Women law students reporting for JURIST in Myanmar have written this open letter to women law students in Afghanistan, including those also reporting for JURIST, who face an uncertain and potentially grim future under the new Taliban regime.
Given the military coup that suddenly upended human rights and the rule of law in the Southeast Asian nation in February, our Myanmar correspondents are not unfamiliar with some of the challenges their Afghan sisters-in-law are now facing. They write:
Your August now is our February then. We live in different parts of the world but we’re facing almost the same thing. We understand what happened must have shocked you like it did us too. You must have felt as if the sky has fallen, especially when you are a law student and when you are a woman who exists at this place and at this time. You’re a legal scholar who speaks of justice and truth to keep peace in your community but how about now? “No one is above the law” the textbooks in law schools say! But a group of people – Taliban in Afghanistan and Tatmataw [the army] in Myanmar – is shamelessly sitting on the law right now. Speaking of truthful judges and brave lawyers would be just a fairytale. How are we going to speak of justice and human rights in these lawless countries?
You might have felt as if all your gold turns into plastic – your hard work you invested in the past, the present that you have the right to shape and your wonderful future that you can foresee. As a law student, you might have invested all your time reading laws, analyzing them, participating in moot competitions and internship. Same with us! Speaking from our experience, we did not want to see any law books for months because those books break our hearts as they remind us of all our shattered hope for ourselves and our beautiful country. Our future is not lost into thin air – it’s stolen and robbed mercilessly. You might probably feel anger, sadness, hopelessness and helplessness all at once. We feel for you, friends – that’s totally unfair.
You might face something we’re facing now if you go out to protest – simply exercising your right to freedom of expression might cost your right to life, right to freedom of movement and right to fair trial. Recently, we saw the photos of Afghan women protesting bravely right in front of Taliban armed forces. They are such powerful figures. The Taliban’s guns seem useless against their bravery. In Myanmar, we go out to protest every day too not because we are fearless and can afford an extra life to bear a headshot but because our determination pushes us that far to stand up for the right thing. When injustice becomes law, resistance becomes our duty, right? Isn’t it what we call ‘courage’ when we decide to do something beyond our fear?

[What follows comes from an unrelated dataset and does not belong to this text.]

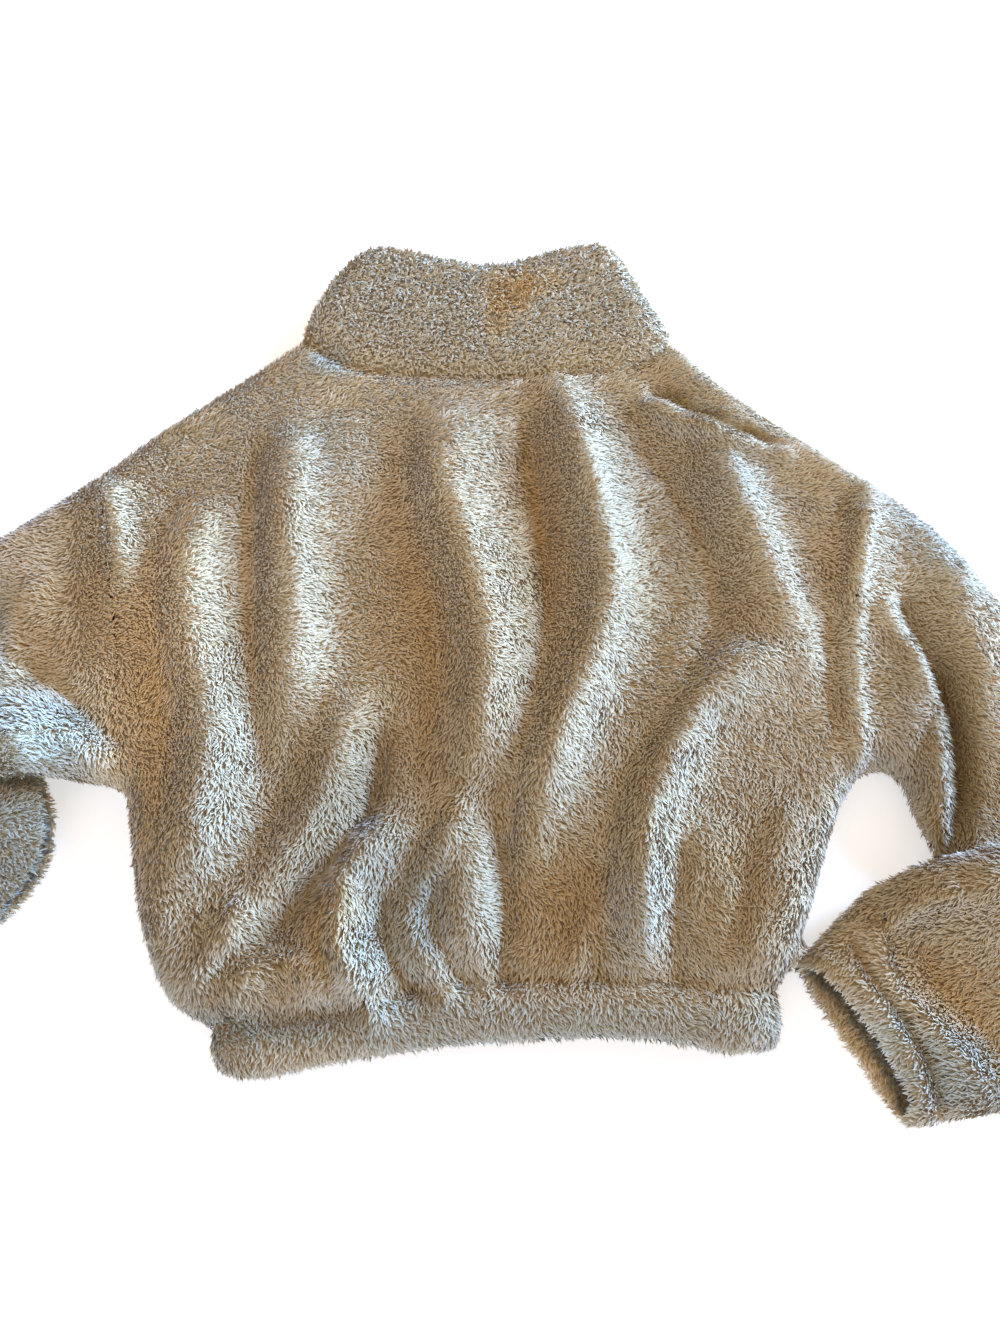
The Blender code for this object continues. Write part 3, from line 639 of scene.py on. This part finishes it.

Trust me when I say this is a marathon. When you think you do not deserve to break down because all you witness every day is people suffering, that’s called survivor’s guilt. We want to assure you that it’s totally okay to breakdown frequently because it’s normal for all human beings and you’ll stand up stronger for each time you fall down. Realistically, sometimes, we also feel like whatever we do may not change anything and we’re too powerless to overcome such an enormous problem. But still, they are so many things we can do. Every bit of effort counts in a revolution.
You know what? There’s a Myanmar saying that bad people tend to live longer (sorry, just a bad joke). We want to encourage you to eat well, sleep well to be able to do what you have to do every day because you have to outlive all those evils to witness a brighter future. “Every cloud has a silver lining.” All trouble must come to an end one day.
We live 3000 miles apart but we’re near at heart. We’ll be standing with you throughout this whole hardship which we know you’ll overcome. Sharing the same destiny, we have much respect for you and we are so proud of you. We hope this letter finds you well.